** EXERCISE OBJECTIVE **
Please print the full listing exactly.

[start COLLECTED MATERIAL]

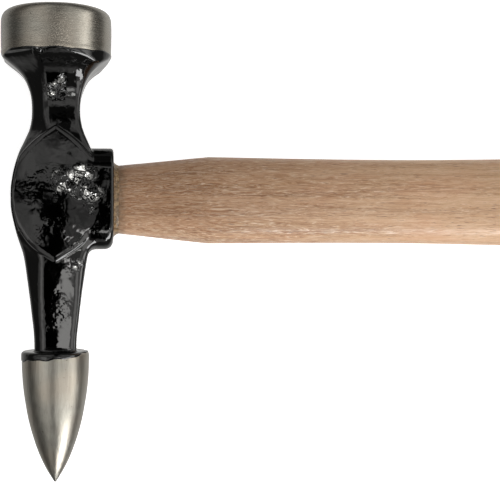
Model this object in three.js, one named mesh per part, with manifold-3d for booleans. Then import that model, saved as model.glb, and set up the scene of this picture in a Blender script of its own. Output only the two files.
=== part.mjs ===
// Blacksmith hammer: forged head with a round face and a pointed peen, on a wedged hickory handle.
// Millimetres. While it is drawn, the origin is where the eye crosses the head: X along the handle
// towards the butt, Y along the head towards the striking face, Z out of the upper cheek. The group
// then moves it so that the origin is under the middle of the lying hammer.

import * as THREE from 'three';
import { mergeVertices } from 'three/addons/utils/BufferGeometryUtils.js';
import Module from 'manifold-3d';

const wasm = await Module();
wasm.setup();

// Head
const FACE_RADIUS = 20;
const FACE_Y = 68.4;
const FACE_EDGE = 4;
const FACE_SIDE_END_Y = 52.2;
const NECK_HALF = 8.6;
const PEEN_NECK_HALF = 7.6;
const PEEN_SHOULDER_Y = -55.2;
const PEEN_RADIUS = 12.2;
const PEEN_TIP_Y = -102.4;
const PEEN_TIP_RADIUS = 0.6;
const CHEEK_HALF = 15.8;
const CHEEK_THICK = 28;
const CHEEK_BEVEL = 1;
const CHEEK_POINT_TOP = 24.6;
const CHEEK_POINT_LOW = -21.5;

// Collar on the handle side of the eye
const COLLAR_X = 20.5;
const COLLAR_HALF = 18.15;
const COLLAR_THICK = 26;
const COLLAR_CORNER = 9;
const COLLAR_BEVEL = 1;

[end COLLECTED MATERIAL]

** WORKED ANSWER **
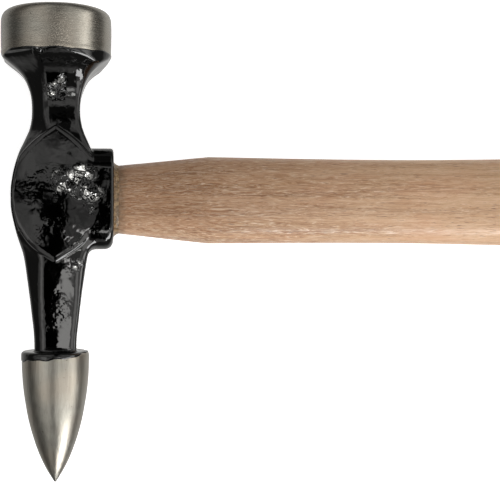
Model this object in three.js, one named mesh per part, with manifold-3d for booleans. Then import that model, saved as model.glb, and set up the scene of this picture in a Blender script of its own. Output only the two files.
=== part.mjs ===
// Blacksmith hammer: forged head with a round face and a pointed peen, on a wedged hickory handle.
// Millimetres. While it is drawn, the origin is where the eye crosses the head: X along the handle
// towards the butt, Y along the head towards the striking face, Z out of the upper cheek. The group
// then moves it so that the origin is under the middle of the lying hammer.

import * as THREE from 'three';
import { mergeVertices } from 'three/addons/utils/BufferGeometryUtils.js';
import Module from 'manifold-3d';

const wasm = await Module();
wasm.setup();

// Head
const FACE_RADIUS = 20;
const FACE_Y = 68.4;
const FACE_EDGE = 4;
const FACE_SIDE_END_Y = 52.2;
const NECK_HALF = 8.6;
const PEEN_NECK_HALF = 7.6;
const PEEN_SHOULDER_Y = -55.2;
const PEEN_RADIUS = 12.2;
const PEEN_TIP_Y = -102.4;
const PEEN_TIP_RADIUS = 0.6;
const CHEEK_HALF = 15.8;
const CHEEK_THICK = 28;
const CHEEK_BEVEL = 1;
const CHEEK_POINT_TOP = 24.6;
const CHEEK_POINT_LOW = -21.5;

// Collar on the handle side of the eye
const COLLAR_X = 20.5;
const COLLAR_HALF = 18.15;
const COLLAR_THICK = 26;
const COLLAR_CORNER = 9;
const COLLAR_BEVEL = 1;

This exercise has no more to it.